Bijan Dhar, general secretary of the Communist Part of India (Marxist)’s Tripura unit, also refuted allegations of violence. “The BJP is trying to create a situation of civil unrest to destabilise the government,” said Dhar. “They have been instigating our party workers who have so far exercised full restraint. They have also falsely accused the chief minister of promoting violence.”
Dhar accused the BJP of bringing in people from neighbouring Assam’s Cachar district for Shah’s rally. “At least 5,000 people in the rally were from Assam,” he said, refuting the BJP’s claim that the rally was a spectacular show of the party’s strength in Tripura. “In the past, we have mobilised more than one lakh people for Manik Sarkar’s rallies.” The BJP was luring people with false promises, Dhar claimed.
Trinamool: ‘We don’t have that kind of support’
Meanwhile, the Trinamool Congress, the primary opposition in the state with six seats in the Assembly, seems to be ceding its space to the Bharatiya Janata Party without much of a fight.
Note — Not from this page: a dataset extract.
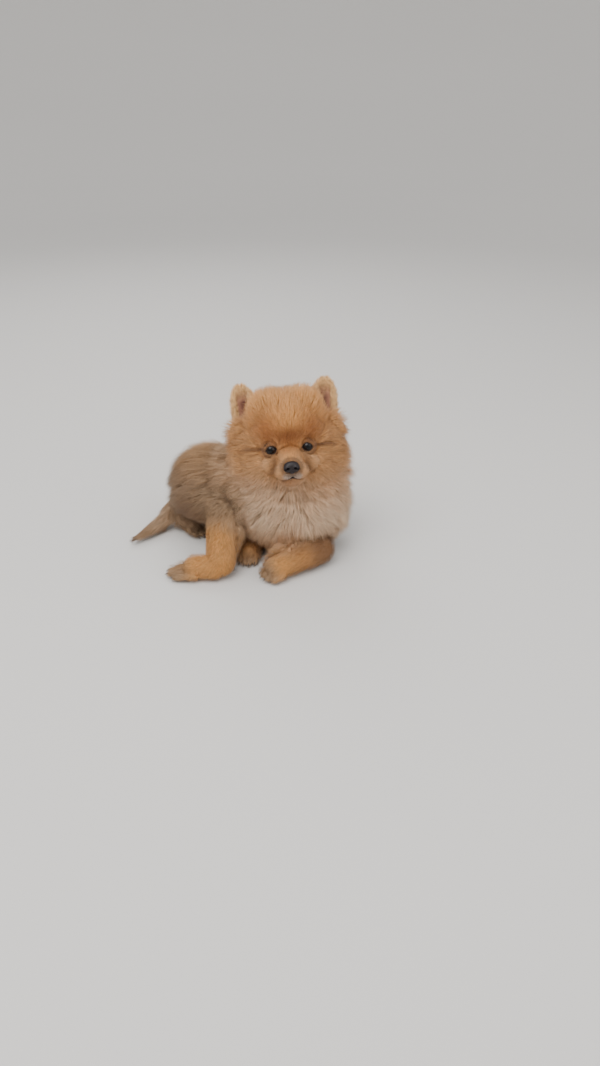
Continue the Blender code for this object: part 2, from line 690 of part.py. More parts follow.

Speaking to this reporter, party leader Sudip Roy Barman said there was “not an iota of doubt” that the BJP had emerged as the second-largest party in Tripura, behind the Left and ahead of the Trinamool Congress. “Every little thing is taken care of by the party’s high command in Delhi,” he said. “We just don’t have that kind of support.”
Barman said that chances of an alliance with the Congress, which has three seats in the Assembly, were bleak, given “national calculations”. “It is unlikely that the [Congress] party high-command would go against the Left at this stage,” said Barman.
The Congress recently extended its support to the Communist Party of India (Marxist) general secretary Sitaram Yechury for a third tenure in the Rajya Sabha.